While the adoption of these technologies was slow to begin with, they are now mainstream with many different types of analytics being developed in data science projects and used to analyze data in both traditional and big data environments. The types of analysis being undertaken include supervised and unsupervised machine learning, text analysis, graph analysis, deep learning and artificial intelligence.


Most probably the fastest growing of these is machine learning – the use of supervised machine learning to classify (predict) and unsupervised machine learning to describe patterns in data e.g. to cluster similar customers into groups for customer segmentation. With supervised learning, data is first prepared and then fed into an algorithm to train it to correctly predict an outcome. Examples would be to predict customer churn or to predict equipment failure. Data here is often split into training and test data with a further subset held back altogether to see how a model performs on totally unseen data once trained. There are a number of algorithms that can be used for prediction and data scientists will typically develop multiple models, each with a different algorithm and compare results to find the most accurate. 


Unsupervised machine learning is when an algorithm is run on the data without any training to find patterns in the data. A good example here is clustering to group together similar data or association detection for market basket analysis.


However the current approaches to machine learning analytical model development have experienced a number of problems. For a start there is a real shortage of skilled data scientists who, even if you can hire them, are likely to be head-hunted pretty quickly. Also analytical model development is often slow especially on big data platforms where data scientists often prefer to develop everything manually by writing code in popular languages like Java, R, Scala and Python. This results in data science becoming a bottleneck with a backlog building up of analytics that still need to be built.


Also the cost of development is higher than it should or could be because data science is often fractured with different people often using inconsistent development approaches, different libraries and tools. This leads to a fracturing of skills thinly spread across too many technologies. It also limits re-use and sharing of datasets and models. Maintenance then becomes a problem, costs increase and there is no integrated programme of analytical activity. All of this limits agility and adds to complexity.  In addition, with the pace of development being slow, data science can become a bottleneck, which in turn can cause existing analytics running in production to become stale because people are held up on other model development activities associated with the aforementioned backlog.
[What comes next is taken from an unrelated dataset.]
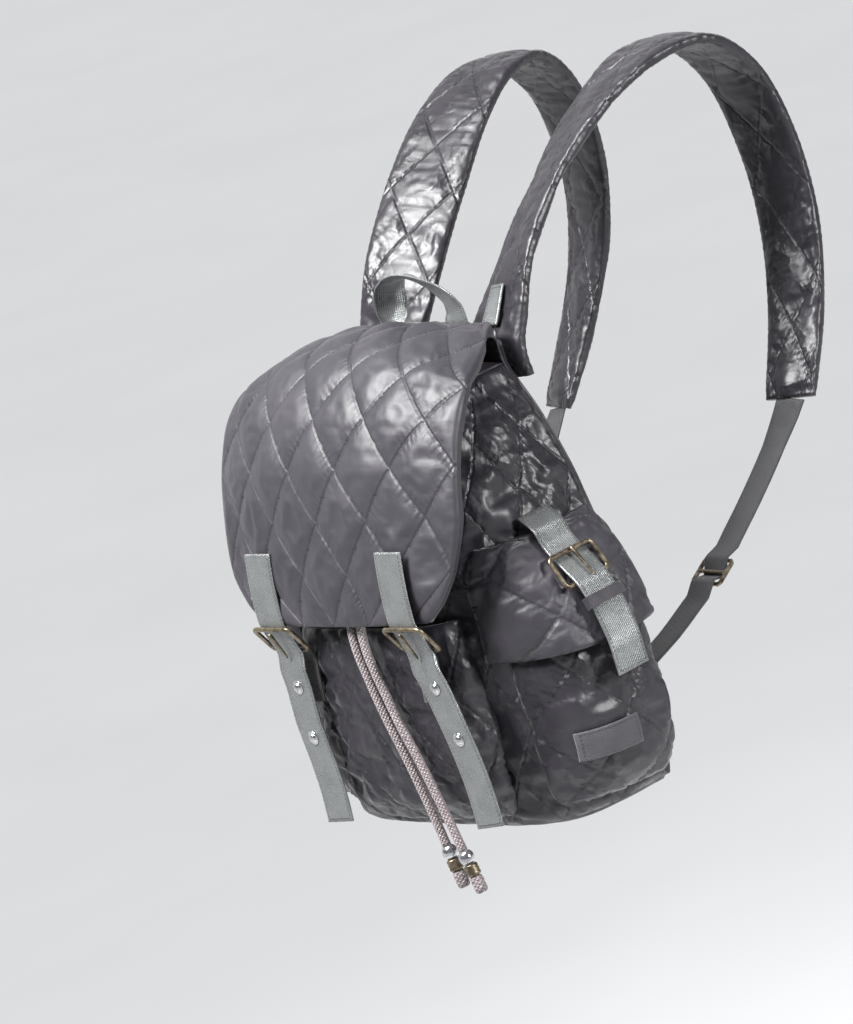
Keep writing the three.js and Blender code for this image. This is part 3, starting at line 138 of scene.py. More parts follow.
# ---- small geometry helpers
def vec(x, y, z):
    return np.array([x, y, z], float)


def unit(v):
    return v / (np.linalg.norm(v) + 1e-12)


def lerp(a, b, t):
    return a + (b - a) * t


def to_row(points):
    """Pack millimetres to row-frame metres."""
    return (np.asarray(points, float) + [0, PACK_Y, PACK_Z]) / 1000


def read(table, key, column, at):
    k, c = table[key], table[column]

    def slope(i):
        return (c[i + 1] - c[i]) / (k[i + 1] - k[i])

    def tangent(i):
        if i == 0:
            return slope(0)
        if i == len(k) - 1:
            return slope(i - 1)
        a, b = slope(i - 1), slope(i)
        return 0 if a * b <= 0 else 2 * a * b / (a + b)

    r = 0
    while r < len(k) - 2 and at > k[r + 1]:
        r += 1
    span = k[r + 1] - k[r]
    t = min(1, max(0, (at - k[r]) / span))
    base = (1 + 2 * t) * (1 - t) ** 2 * c[r] + t * t * (3 - 2 * t) * c[r + 1]
    return base + span * t * (1 - t) * ((1 - t) * tangent(r) - t * tangent(r + 1))


class Curve:
    """Centripetal Catmull-Rom curve through points."""

    def __init__(self, points):
        self.p = np.asarray(points, float)
        fine = np.linspace(0, 1, 1201)
        self.fine = np.array([self.at(t) for t in fine])
        steps = np.linalg.norm(np.diff(self.fine, axis=0), axis=1)
        self.reach = np.concatenate([[0], np.cumsum(steps)])
        self.length = self.reach[-1]
        self.ts = fine

    def at(self, t):
        n = len(self.p)
        s = (n - 1) * t
        i = min(int(math.floor(s)), n - 2)
        w = s - i
        p1, p2 = self.p[i], self.p[i + 1]
        p0 = self.p[i - 1] if i > 0 else 2 * self.p[0] - self.p[1]
        p3 = self.p[i + 2] if i + 2 < n else 2 * self.p[-1] - self.p[-2]
        d0, d1, d2 = (max(1e-4, np.linalg.norm(b - a) ** 0.5) for a, b in ((p0, p1), (p1, p2), (p2, p3)))
        t1 = ((p1 - p0) / d0 - (p2 - p0) / (d0 + d1) + (p2 - p1) / d1) * d1
        t2 = ((p2 - p1) / d1 - (p3 - p1) / (d1 + d2) + (p3 - p2) / d2) * d1
        return p1 + t1 * w + (-3 * p1 + 3 * p2 - 2 * t1 - t2) * w * w + (2 * p1 - 2 * p2 + t1 + t2) * w ** 3

    def tangent(self, t):
        a, b = max(0, t - 1e-4), min(1, t + 1e-4)
        return unit(self.at(b) - self.at(a))

    def share(self, s):
        return float(np.interp(s * self.length, self.reach, self.ts))

    def spaced(self, steps):
        return [self.at(self.share(i / steps)) for i in range(steps + 1)]


def evenly(path, count):
    path = np.asarray(path, float)
    step = np.linalg.norm(np.diff(path, axis=0), axis=1)
    reach = np.concatenate([[0], np.cumsum(step)])
    want = np.linspace(0, reach[-1], count + 1)
    return np.stack([np.interp(want, reach, path[:, k]) for k in range(path.shape[1])], 1)


def arch(half, reach, power, count, stop):
    """Superellipse arch over the x axis, from stop to stop, in even steps."""
    foot = half * (1 - (stop / reach) ** power) ** (1 / power)
    first = math.atan2(stop, foot)
    angle = np.linspace(first, math.pi - first, 321)
    spread = (np.abs(np.cos(angle)) / half) ** power + (np.abs(np.sin(angle)) / reach) ** power
    path = np.stack([np.cos(angle), np.sin(angle)], 1) * (spread ** (-1 / power))[:, None]
    path[0, 1] = path[-1, 1] = stop
    return evenly(path, count)


def body_half(z):
    return BODY_WIDTH / 2 * read(BODY, "up", "wide", z / BODY_HEIGHT)


def body_reach(z):
    return BODY_DEPTH * read(BODY, "up", "deep", z / BODY_HEIGHT)


def body_front(x, z):
    s = min(1, abs(x / body_half(z)))
    return -body_reach(z) * (1 - s ** BODY_CORNER) ** (1 / BODY_CORNER)


def body_side(y, z):
    s = min(1, abs(y / body_reach(z)))
    return body_half(z) * (1 - s ** BODY_CORNER) ** (1 / BODY_CORNER)


def quilt_steps(length, diamond):
    return 4 * max(1, round(length / diamond))


def pillow(u, v, power=0.42):
    """Puff of the quilting at lattice place u, v: 0 on the seams, 1 inside the diamonds."""
    a = np.abs(np.cos(np.pi * (u + v)) * np.cos(np.pi * (u - v)))
    return a ** power


# ---- meshes
def add_object(name, verts, faces, smooth=True):
    mesh = bpy.data.meshes.new(name)
    mesh.from_pydata([tuple(v) for v in verts], [], faces)
    mesh.update()
    if smooth:
        mesh.polygons.foreach_set("use_smooth", [True] * len(mesh.polygons))
    obj = bpy.data.objects.new(name, mesh)
    scene.collection.objects.link(obj)
    return obj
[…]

Furthermore, fractured and overly complex data science can also lead to unmanaged self-service data preparation if teams are all adopting different approaches to preparing data. This is especially the case if everything is hand-coded with no metadata lineage and no way to know how data was prepared. The problem is it encourages re-invention rather than reuse and so a governed environment is preferable. Productivity and governance also suffers and so time to value is impacted.  Also the backlogs of analytics yet to be built continues to get bigger and we lose the ability to prevent, optimise and respond. Therefore, opportunities are missed and business problems become unavoidable


The question is how do you solve this? The answer is to accelerate data science by automating the development of predictive models. This is sometimes referred to as machine learning automation. New technologies are emerging to do this e.g. DataRobot, Tellmeplus and IBM Data Science Experience. Google are also headed down thus road.  Machine learning automation allows you to rapidly build and compare predictive models and so enable lesser skilled business analysts to become ‘citizen data scientists’.

It also allows you to integrate automatically built and custom built models into a common champion/ challenger program so that you can co-ordinate, and govern all machine learning projects from a single place.


If you are looking to evaluate tools in that automate machine learning, some of the key requirements for this kind of technology you might want to consider include:

  • Project management and alignment with business strategy
  • Collaborative development and sharing
  • Integration with an information catalog to make it easy for data scientists to find data
  • Providing access to data on big data and small data platforms inside or outside the enterprise
  • Support for easy exploration and profiling of data
  • Built-in and integrated 3rd party self-service data preparation
  • Ability to automate or manually define datasets to train and validate models
  • The ability to automate variable selection for input to a machine learning algorithm
  • The ability to automatically create, train and validate multiple candidate models using different algorithms to find the best predictor
  • Suport for interactive training for better accuracy
  • The ability to include algorithms from 3rd party libraries to integrate technologies and train candidate models from a common platform
  • The ability to integrate custom models built in various languages in interactive notebooks like Zeppelin and Jupyter
  • The ability to easily compare the predictive accuracy of multiple candidate models
  • The ability to select and easily deploy models for consumption by other applications and tools
  • The ability to easily deploy models to run in different executing environments e.g. in-cloud, in-Spark, in-database, in-Hadoop or in-stream
  • The ability to set up a machine learning ‘factory’ to not only industrialise development but also to automate the monitoring of model accuracy and the maintenance and refresh of existing models

If you are using machine learning to develop new analytical models, I would recommend that you look at machine automation to not only accelerate the model development process to reduce time to value but to monitor what it built and automatically keep it fresh while you focus attention on new problems.